• **What you need to do**
Out of the lines below, please list those that hold the string "piece".

• **Data rows**
○ ○ ○ ○

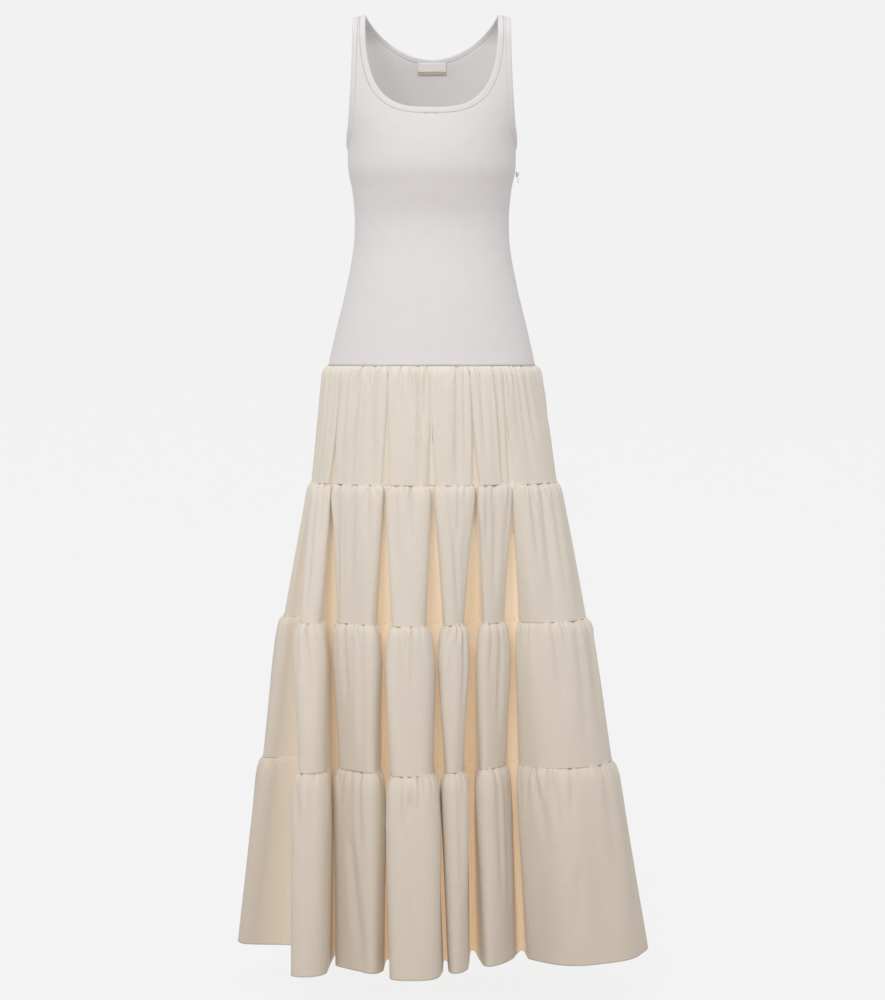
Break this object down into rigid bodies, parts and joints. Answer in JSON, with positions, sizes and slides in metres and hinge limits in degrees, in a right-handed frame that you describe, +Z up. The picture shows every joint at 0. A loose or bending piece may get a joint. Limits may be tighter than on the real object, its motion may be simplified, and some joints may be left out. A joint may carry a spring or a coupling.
{
  "type": "maxi dress",
  "caption": "Sleeveless maxi dress, filled out: scoop-neck knit tank bodice, dropped waist, gathered woven tiers and a concealed side zip.",
  "frame": {"origin": "midway between the two shoulder seams, where the wearer's shoulders carry the dress", "axes": "+Z up, -Y out of the front, +X towards the wearer's left side, where the zip is"},
  "size_m": [0.6171, 0.4824, 1.3929],
  "materials": {
    "knit": "fine rib knit, matt",
    "binding": "folded rib knit, matt",
    "woven": "plain woven linen blend, matt",
    "label": "smooth woven label",
    "label_tab": "smooth woven tape",
    "zip_tape": "knitted zip tape",
    "zip_metal": "enamelled zinc"
  },
  "bodies": {
    "dress": {"bodice_front": "knit", "bodice_back": "knit", "neck_binding": "binding", "armhole_binding_left": "binding", "armhole_binding_right": "binding", "tier_1_front": "woven", "tier_1_back": "woven", "tier_2_front": "woven", "tier_2_back": "woven", "tier_3_front": "woven", "tier_3_back": "woven", "tier_4_front": "woven", "tier_4_back": "woven", "neck_label": "label", "label_tab": "label_tab", "zip_tape": "zip_tape", "zip_slider": "zip_metal"},
    "zip_pull": {"zip_pull": "zip_metal"}
  },
  "joints": [
    {"name": "pull_swing", "type": "hinge", "parent": "dress", "child": "zip_pull", "pos_m": [0.12878, 0, -0.236], "axis": [0, -1, 0], "range_deg": [0, 150]}
  ]
}
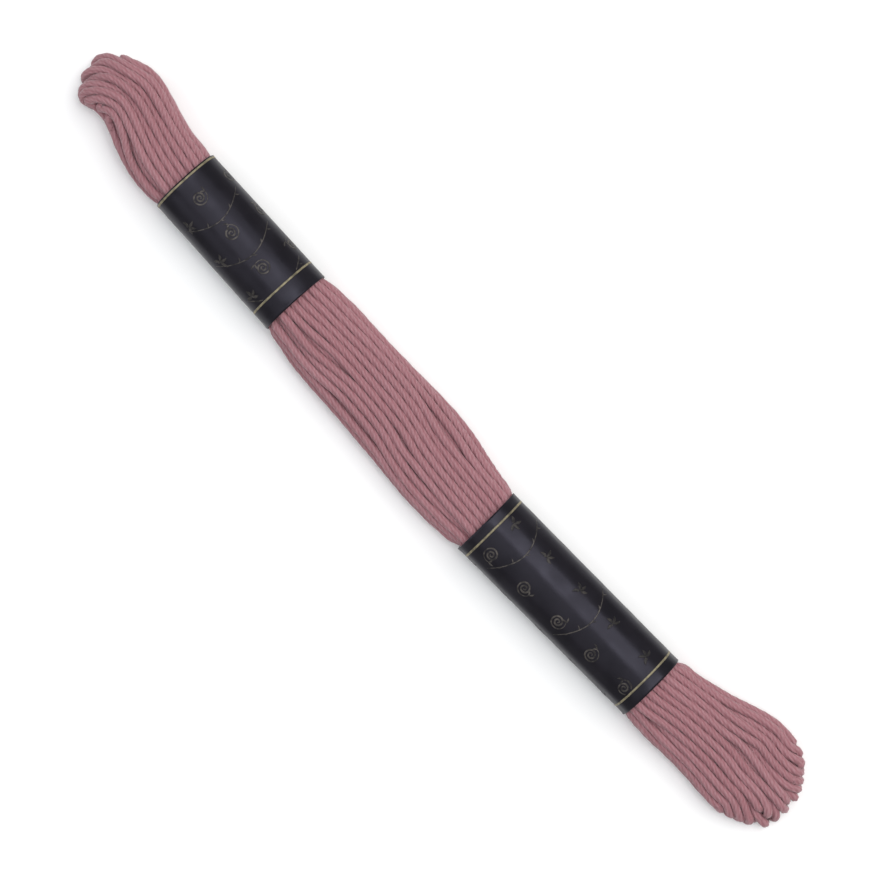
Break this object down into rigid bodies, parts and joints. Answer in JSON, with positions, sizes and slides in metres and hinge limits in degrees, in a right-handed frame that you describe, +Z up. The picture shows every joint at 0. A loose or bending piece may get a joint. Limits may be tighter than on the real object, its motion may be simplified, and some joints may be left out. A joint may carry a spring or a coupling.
{
  "type": "skein of embroidery floss",
  "caption": "Flat wound skein of mauve cotton embroidery floss with a turned loop at each end, held by a short and a long black paper band with gold border lines.",
  "frame": {"origin": "bottom centre of the skein's box, on the surface that it lies on", "axes": "+X along the skein from its twisted loop to its fanned loop, +Y across it, +Z up, away from the surface"},
  "size_m": [0.16, 0.0202, 0.0078],
  "materials": {
    "floss": "matte",
    "band_paper": "satin",
    "band_gold": "satin"
  },
  "bodies": {
    "root": {"hank": "floss", "band_upper": "band_paper", "band_lower": "band_paper"}
  },
  "joints": []
}
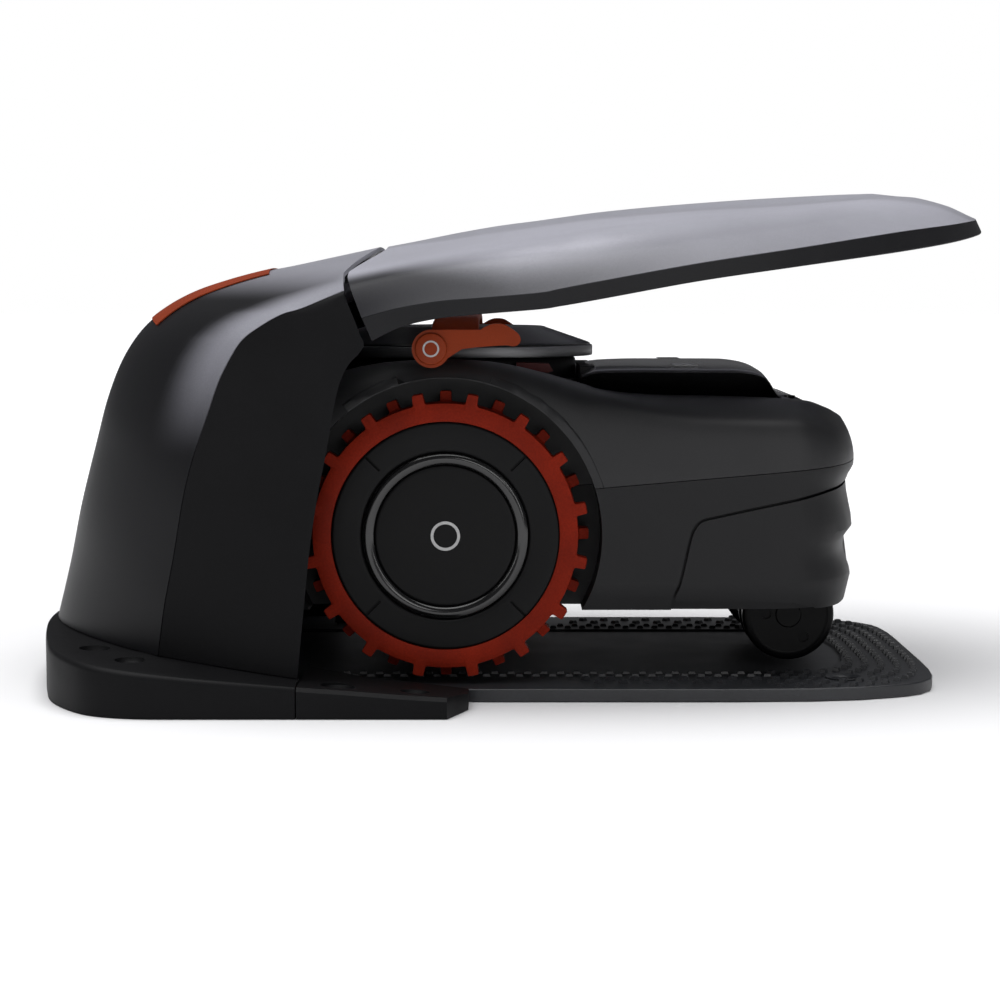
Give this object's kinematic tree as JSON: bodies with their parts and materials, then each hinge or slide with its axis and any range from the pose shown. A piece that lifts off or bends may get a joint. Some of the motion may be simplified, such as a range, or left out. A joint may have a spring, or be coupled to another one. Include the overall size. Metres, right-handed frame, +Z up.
{
  "type": "robotic lawn mower",
  "caption": "Robotic lawn mower on its charging base under a garage with a hinged lid; lugged drive wheels, front casters, stop turret, carry handle and cutting disc.",
  "frame": {"origin": "the middle of the footprint, on the ground under the garage and the base", "axes": "+X the mower's forward direction, out of the garage; +Y to the mower's left; +Z up"},
  "size_m": [0.8109, 0.57, 0.4108],
  "materials": {
    "silver_paint": "satin metallic silver paint",
    "dark_rim": "satin",
    "charcoal_plastic": "matt, finely textured",
    "mat_plastic": "matt, moulded",
    "orange_plastic": "satin",
    "mower_plastic": "satin, finely textured",
    "gloss_black": "polished",
    "soft_black": "matt",
    "bright_band": "satin",
    "red_lens": "translucent look",
    "orange_tyre": "matt rubber",
    "black_rubber": "satin",
    "motor_metal": "brushed",
    "steel": "brushed",
    "contact_brass": "satin",
    "green_board": "lacquered",
    "battery_wrap": "satin wrap"
  },
  "bodies": {
    "station": {"base_plate": "mat_plastic", "dock_foot_l": "charcoal_plastic", "dock_foot_r": "charcoal_plastic", "skirt": "charcoal_plastic", "garage_shell": "silver_paint", "side_panel_l": "charcoal_plastic", "side_panel_r": "charcoal_plastic", "accent_strip": "orange_plastic", "charging_tower": "soft_black", "charger_board": "green_board", "contact_head": "soft_black", "hinge_bracket_l": "soft_black", "hinge_bracket_r": "soft_black", "hinge_pin_l": "steel", "hinge_pin_r": "steel"},
    "lid": {"lid_shell": "silver_paint", "lid_rim": "dark_rim", "hinge_arm_l": "soft_black", "hinge_arm_r": "soft_black"},
    "contact_l": {"contact_pad_l": "contact_brass"},
    "contact_r": {"contact_pad_r": "contact_brass"},
    "mower": {"lower_shell": "mower_plastic", "upper_cover": "mower_plastic", "deck_panel": "gloss_black", "turret_base": "soft_black", "status_lamp_l": "red_lens", "status_lamp_r": "red_lens", "battery": "battery_wrap", "control_board": "green_board", "board_mount": "soft_black", "chassis": "soft_black", "drive_motor_l": "motor_metal", "drive_motor_r": "motor_metal", "charge_plate_l": "contact_brass", "charge_plate_r": "contact_brass"},
    "bumper": {"bumper": "mower_plastic"},
    "stop_button": {"stop_cap": "gloss_black", "stop_band": "bright_band"},
    "handle": {"handle": "orange_plastic", "handle_cap_l": "orange_plastic", "handle_cap_r": "orange_plastic"},
    "wheel_l": {"tyre_l": "orange_tyre", "wheel_rim_l": "soft_black", "hub_cover_l": "soft_black", "hub_ring_l": "gloss_black"},
    "wheel_r": {"tyre_r": "orange_tyre", "wheel_rim_r": "soft_black", "hub_cover_r": "soft_black", "hub_ring_r": "gloss_black"},
    "caster_swivel_l": {"caster_fork_l": "soft_black"},
    "caster_swivel_r": {"caster_fork_r": "soft_black"},
    "caster_roller_l": {"caster_wheel_l": "black_rubber"},
    "caster_roller_r": {"caster_wheel_r": "black_rubber"},
    "carriage": {"height_carriage": "soft_black", "blade_motor": "motor_metal"},
    "disc": {"blade_disc": "motor_metal"},
    "blade_arm_1": {"blade_1": "steel"},
    "blade_arm_2": {"blade_2": "steel"},
    "blade_arm_3": {"blade_3": "steel"}
  },
  "joints": [
    {"name": "lid_hinge", "type": "hinge", "parent": "station", "child": "lid", "pos_m": [-0.13625, 0, 0.34], "axis": [0, -1, 0], "range_deg": [0, 45]},
    {"name": "mower_drive", "type": "slide", "parent": "station", "child": "mower", "axis": [1, 0, 0], "range_m": [0, 0.6]},
    {"name": "bumper_press", "type": "slide", "parent": "mower", "child": "bumper", "axis": [-1, 0, 0], "range_m": [0, 0.0012], "stiffness_N_per_m": 2500, "springref_m": -0.003},
    {"name": "stop_press", "type": "slide", "parent": "mower", "child": "stop_button", "axis": [0, 0, -1], "range_m": [0, 0.003], "stiffness_N_per_m": 3000, "springref_m": -0.007},
    {"name": "handle_hinge", "type": "hinge", "parent": "mower", "child": "handle", "pos_m": [-0.06885, 0, 0.2808], "axis": [0, -1, 0], "range_deg": [0, 25]},
    {"name": "carriage_lift", "type": "slide", "parent": "mower", "child": "carriage", "axis": [0, 0, 1], "range_m": [-0.015, 0.018]},
    {"name": "disc_spin", "type": "hinge", "parent": "carriage", "child": "disc", "pos_m": [-0.05425, 0, 0.053], "axis": [0, 0, 1], "continuous": true},
    {"name": "contact_press_l", "type": "slide", "parent": "station", "child": "contact_l", "axis": [-1, 0, 0], "range_m": [0, 0.003], "stiffness_N_per_m": 400, "springref_m": -0.003},
    {"name": "wheel_spin_l", "type": "hinge", "parent": "mower", "child": "wheel_l", "pos_m": [-0.05775, 0.17, 0.131], "axis": [0, 1, 0], "continuous": true},
    {"name": "caster_turn_l", "type": "hinge", "parent": "mower", "child": "caster_swivel_l", "pos_m": [0.20075, 0.08, 0.095], "axis": [0, 0, 1], "continuous": true},
    {"name": "caster_spin_l", "type": "hinge", "parent": "caster_swivel_l", "child": "caster_roller_l", "pos_m": [0.22875, 0.08, 0.0553], "axis": [0, 1, 0], "continuous": true},
    {"name": "contact_press_r", "type": "slide", "parent": "station", "child": "contact_r", "axis": [-1, 0, 0], "range_m": [0, 0.003], "stiffness_N_per_m": 400, "springref_m": -0.003},
    {"name": "wheel_spin_r", "type": "hinge", "parent": "mower", "child": "wheel_r", "pos_m": [-0.05775, -0.17, 0.131], "axis": [0, 1, 0], "continuous": true},
    {"name": "caster_turn_r", "type": "hinge", "parent": "mower", "child": "caster_swivel_r", "pos_m": [0.20075, -0.08, 0.095], "axis": [0, 0, 1], "continuous": true},
    {"name": "caster_spin_r", "type": "hinge", "parent": "caster_swivel_r", "child": "caster_roller_r", "pos_m": [0.22875, -0.08, 0.0553], "axis": [0, 1, 0], "continuous": true},
    {"name": "blade_swing_1", "type": "hinge", "parent": "disc", "child": "blade_arm_1", "pos_m": [-0.05425, 0.06, 0.049], "axis": [0, 0, 1], "range_deg": [-50, 50]},
    {"name": "blade_swing_2", "type": "hinge", "parent": "disc", "child": "blade_arm_2", "pos_m": [-0.10621, -0.03, 0.049], "axis": [0, 0, 1], "range_deg": [-50, 50]},
    {"name": "blade_swing_3", "type": "hinge", "parent": "disc", "child": "blade_arm_3", "pos_m": [-0.00229, -0.03, 0.049], "axis": [0, 0, 1], "range_deg": [-50, 50]}
  ],
  "couplings": [
    {"joint": "wheel_spin_l", "follows": "mower_drive", "rad_per_m": 8.6655},
    {"joint": "wheel_spin_r", "follows": "mower_drive", "rad_per_m": 8.6655}
  ]
}
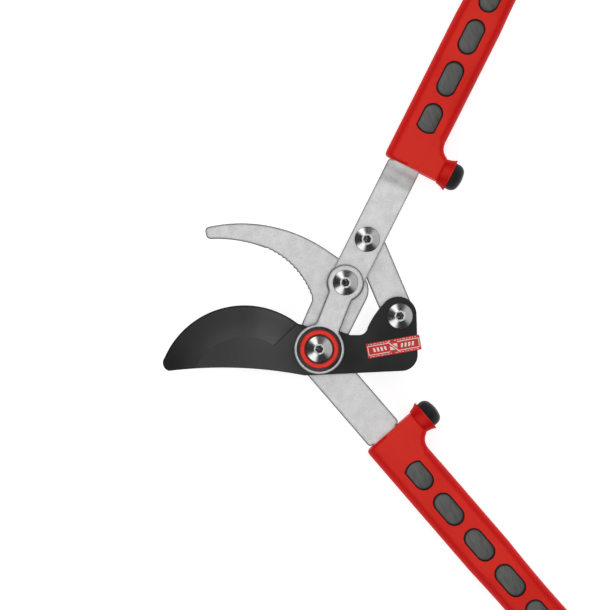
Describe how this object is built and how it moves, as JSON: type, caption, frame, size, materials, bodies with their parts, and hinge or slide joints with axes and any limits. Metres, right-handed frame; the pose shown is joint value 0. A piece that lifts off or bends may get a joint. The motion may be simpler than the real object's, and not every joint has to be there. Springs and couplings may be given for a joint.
{
  "type": "pruning shears",
  "caption": "Two-hand bypass pruning shears with a black cutting blade, a hooked counter blade, a lever link between blade and upper handle, and red grips with grey inlays.",
  "frame": {"origin": "on the main pivot's axis, at the rear face of its nut and bolt end", "axes": "+Z along the main pivot towards the bolt heads, +Y towards the hook and the upper handle across the open jaws, +X from the jaws towards the grips"},
  "size_m": [0.286, 0.5311, 0.0276],
  "materials": {
    "plate_steel": "satin, fine tumbled grain",
    "blade_coating": "satin black non-stick coating",
    "bolt_steel": "turned and polished",
    "nut_steel": "zinc plated",
    "cap_black": "gloss black",
    "ring_red": "glossy, with a deep edge",
    "bush_bronze": "bare bearing bronze",
    "slip_washer": "smooth bearing plastic",
    "grip_red": "satin moulded",
    "grip_grey": "soft moulded inlay",
    "bumper_rubber": "matte black",
    "label_film": "printed film"
  },
  "bodies": {
    "hook_handle": {"hook_plate": "plate_steel", "side_strap": "plate_steel", "pivot_bolt": "bolt_steel", "pivot_nut": "nut_steel", "pivot_nut_washer": "nut_steel", "pivot_cap": "cap_black", "pivot_ring": "ring_red", "pivot_slip_rear": "slip_washer", "pivot_slip_front": "slip_washer", "handle_bolt": "bolt_steel", "handle_nut": "nut_steel", "handle_washer": "nut_steel", "handle_slip_rear": "slip_washer", "handle_slip_front": "slip_washer", "lower_grip_shell": "grip_red", "lower_grip_core": "grip_grey", "lower_bumper": "bumper_rubber"},
    "upper_handle": {"upper_bar": "plate_steel", "handle_bush": "bush_bronze", "link_top_bolt": "bolt_steel", "upper_grip_shell": "grip_red", "upper_grip_core": "grip_grey", "upper_bumper": "bumper_rubber"},
    "blade": {"cutting_blade": "blade_coating", "coating_label": "label_film", "pivot_bush": "bush_bronze", "link_bottom_bolt": "bolt_steel", "link_bottom_washer": "nut_steel", "link_bottom_nut": "nut_steel", "link_bottom_slip": "slip_washer"},
    "link": {"link_bar": "plate_steel", "link_top_stud": "bolt_steel", "link_top_washer": "nut_steel", "link_top_nut": "nut_steel", "link_top_slip": "slip_washer"}
  },
  "joints": [
    {"name": "handle_pivot", "type": "hinge", "parent": "hook_handle", "child": "upper_handle", "pos_m": [0.0162, 0.04112, 0], "axis": [0, 0, 1], "range_deg": [-94.6, 0]},
    {"name": "blade_pivot", "type": "hinge", "parent": "hook_handle", "child": "blade", "pos_m": [0, 0, 0], "axis": [0, 0, 1], "range_deg": [-51, 0]},
    {"name": "link_pivot", "type": "hinge", "parent": "blade", "child": "link", "pos_m": [0.04996, 0.02049, 0], "axis": [0, 0, 1], "range_deg": [0, 34]}
  ],
  "couplings": [
    {"joint": "blade_pivot", "follows": "handle_pivot", "ratio": 0.5384},
    {"joint": "link_pivot", "follows": "handle_pivot", "ratio": -0.3589}
  ]
}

○ ○ ○ ○

• **Task answer**
Break this object down into rigid bodies, parts and joints. Answer in JSON, with positions, sizes and slides in metres and hinge limits in degrees, in a right-handed frame that you describe, +Z up. The picture shows every joint at 0. A loose or bending piece may get a joint. Limits may be tighter than on the real object, its motion may be simplified, and some joints may be left out. A joint may carry a spring or a coupling.
Break this object down into rigid bodies, parts and joints. Answer in JSON, with positions, sizes and slides in metres and hinge limits in degrees, in a right-handed frame that you describe, +Z up. The picture shows every joint at 0. A loose or bending piece may get a joint. Limits may be tighter than on the real object, its motion may be simplified, and some joints may be left out. A joint may carry a spring or a coupling.
Give this object's kinematic tree as JSON: bodies with their parts and materials, then each hinge or slide with its axis and any range from the pose shown. A piece that lifts off or bends may get a joint. Some of the motion may be simplified, such as a range, or left out. A joint may have a spring, or be coupled to another one. Include the overall size. Metres, right-handed frame, +Z up.
Describe how this object is built and how it moves, as JSON: type, caption, frame, size, materials, bodies with their parts, and hinge or slide joints with axes and any limits. Metres, right-handed frame; the pose shown is joint value 0. A piece that lifts off or bends may get a joint. The motion may be simpler than the real object's, and not every joint has to be there. Springs and couplings may be given for a joint.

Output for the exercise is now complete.